The World Socialist Web Site has repeatedly pointed out that the root causes of such phenomena, whatever their individual peculiarities, must be found in the social environment that produces them, steeped in inequality, repression, alienation and the glorification of individualism. Most important—and unique to American society—is the fact that the United States has been engaged in nearly continuous warfare around the world for the past quarter-century. No one under 30 today can remember a time when the US government was not engaged in killing people somewhere in the world.

The Obama administration, like its predecessor, has relentlessly worked to create a climate of fear in order to justify, in the name of the “war on terror,” successive wars of aggression abroad and the militarization of social life within the US. Tens of thousands of youth have been psychologically warped by their participation in neo-colonial wars of plunder and mass killing.

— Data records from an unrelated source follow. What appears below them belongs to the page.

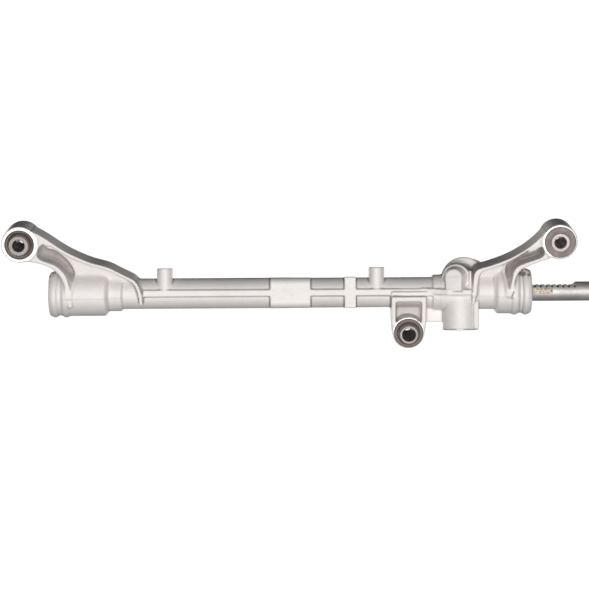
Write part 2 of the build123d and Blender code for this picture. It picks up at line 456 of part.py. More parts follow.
# ------------------------------------------------------------------ pinion seal
sp = pinion_plane(BEARING_S + 21.0)
save("seal_case", turned(sp, [(22.3, 0), (23.5, 0), (23.5, 6.0), (13.5, 6.0), (13.5, 4.8), (22.3, 4.8)]))
save("seal_lip", turned(sp, [(9.6, 6.6), (9.1, 6.2), (9.7, 5.2), (9.7, 3.6), (9.03, 2.4), (9.7, 0.6), (11.9, 0.6),
                             (11.9, 1.3), (11.0, 2.2), (11.9, 3.1), (11.9, 4.2), (13.5, 4.8), (13.5, 6.0), (13.5, 6.6)]))
save("seal_garter_spring", sp.offset(2.2).location * Torus(12.25, 0.75))

# ------------------------------------------------------------------ rack guide
guide = turned(yoke_plane(0), [(0, 3.0), (15.6, 3.0), (15.95, 3.4), (15.95, 18.6), (14.2, 18.6), (14.2, 21.2), (15.95, 21.2), (15.95, 28.0),
                               (15.3, 29.0), (9.0, 29.0), (9.0, 17.6), (0, 17.6)])
saddle = extrude(Plane(origin=(PX - 20, 0, 0), x_dir=(0, 1, 0), z_dir=(1, 0, 0)) * Circle(13.2), amount=40.0)
guide -= saddle
save("rack_guide", one(guide))
liner = extrude(Plane(origin=(PX - 11.0, 0, 0), x_dir=(0, 1, 0), z_dir=(1, 0, 0)) * (Circle(13.2) - Circle(12.04)), amount=22.0)
wedge = Plane(origin=(PX, 0, 0), x_dir=U, z_dir=-N)
liner &= extrude(wedge * Rectangle(30, 24.0), amount=20.0).moved(Location(tuple(N * -5.2)))
save("rack_guide_liner", one(liner))
save("rack_guide_o_ring", yoke_plane(19.9).location * Torus(15.1, 0.87))
turns, top, bottom = 3.5, 19.05, 36.85
coil = Helix(pitch=(bottom - top) / turns, height=bottom - top, radius=6.8)
wire_face = Plane(origin=coil @ 0, z_dir=coil % 0) * Circle(1.35)
spring = sweep(wire_face, path=coil, is_frenet=True)
save("rack_guide_spring", yoke_plane(top).location * spring)
plug = turned(yoke_plane(0), [(0, 40.4), (9.2, 40.4), (9.2, 34.6), (10.2, 34.6), (16.9, 34.6), (PLUG_R, 35.2), (PLUG_R, 45.8), (16.7, 46.6), (0, 46.6)])
plug -= extrude(yoke_plane(42.0) * RegularPolygon(8.2, 6, major_radius=False), amount=6.0)
save("adjuster_plug", one(plug))
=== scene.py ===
import bpy
import math
import numpy as np
from mathutils import Vector, Matrix, Quaternion


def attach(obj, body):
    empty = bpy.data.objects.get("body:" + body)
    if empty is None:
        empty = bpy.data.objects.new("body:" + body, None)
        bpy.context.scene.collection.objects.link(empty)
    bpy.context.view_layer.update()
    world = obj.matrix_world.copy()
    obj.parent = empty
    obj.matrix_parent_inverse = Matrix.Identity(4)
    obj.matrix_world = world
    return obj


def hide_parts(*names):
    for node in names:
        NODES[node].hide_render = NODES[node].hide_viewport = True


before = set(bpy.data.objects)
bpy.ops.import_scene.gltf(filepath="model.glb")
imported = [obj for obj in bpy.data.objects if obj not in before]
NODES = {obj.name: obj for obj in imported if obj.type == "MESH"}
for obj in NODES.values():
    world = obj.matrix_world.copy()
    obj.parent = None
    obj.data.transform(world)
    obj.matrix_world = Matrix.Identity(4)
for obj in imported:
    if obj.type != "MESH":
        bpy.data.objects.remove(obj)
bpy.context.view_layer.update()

# ====================================================================== the gear's layout, in millimetres
LEAN, TILT = math.radians(18.7), math.radians(15.3)
PX, CENTRE = 512.0, 15.75
U = np.array([1.0, 0.0, 0.0])
T = np.array([0.0, math.cos(TILT), -math.sin(TILT)])
N = np.array([0.0, math.sin(TILT), math.cos(TILT)])
A = U * math.sin(LEAN) + T * math.cos(LEAN)
B = U * math.cos(LEAN) - T * math.sin(LEAN)
P0 = np.array([PX, 0.0, 0.0]) + N * CENTRE
LEFT_EYE, RIGHT_EYE, LOWER_EYE = (-32.9, 68.2), (632.3, 67.7), (446.4, -45.6)
LEFT_R, RIGHT_R, LOWER_R = 22.4, 21.6, 19.8
EYE_Y0, EYE_Y1 = -29.0, 19.0
ARM_Y0, ARM_Y1 = -28.0, 11.5
WEB_FRONT, WEB_BACK = -10.5, -4.5
POCKET_FRONT, POCKET_BACK = -1.0, 4.5

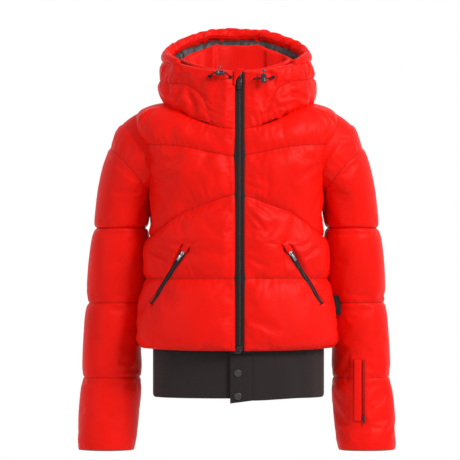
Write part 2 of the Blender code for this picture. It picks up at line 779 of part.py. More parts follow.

This is the toxic context that produces eruptions of homicidal violence.

At one point in Obama’s statement Tuesday, he declared, “The United States of America is not the only country on Earth with violent or dangerous people. We are not inherently more prone to violence. But we are the only advanced country on Earth that sees this kind of mass violence erupt with this kind of frequency. It doesn’t happen in other advanced countries. It’s not even close.”

It is certainly true that the American people “are not inherently more prone to violence.” But what about the American ruling class, the “we” for whom Obama actually speaks?

This parasitic elite is steeped in corruption, endlessly rapacious, terrified of any challenge to its global domination either from rival ruling classes or, above all, the great mass of working people in America.

The death toll from the wars of American imperialism—in the Middle East, the Balkans, Afghanistan, North Africa—is well into the millions. To these must be added the victims of militarism within the United States itself. American society is being poisoned by military violence.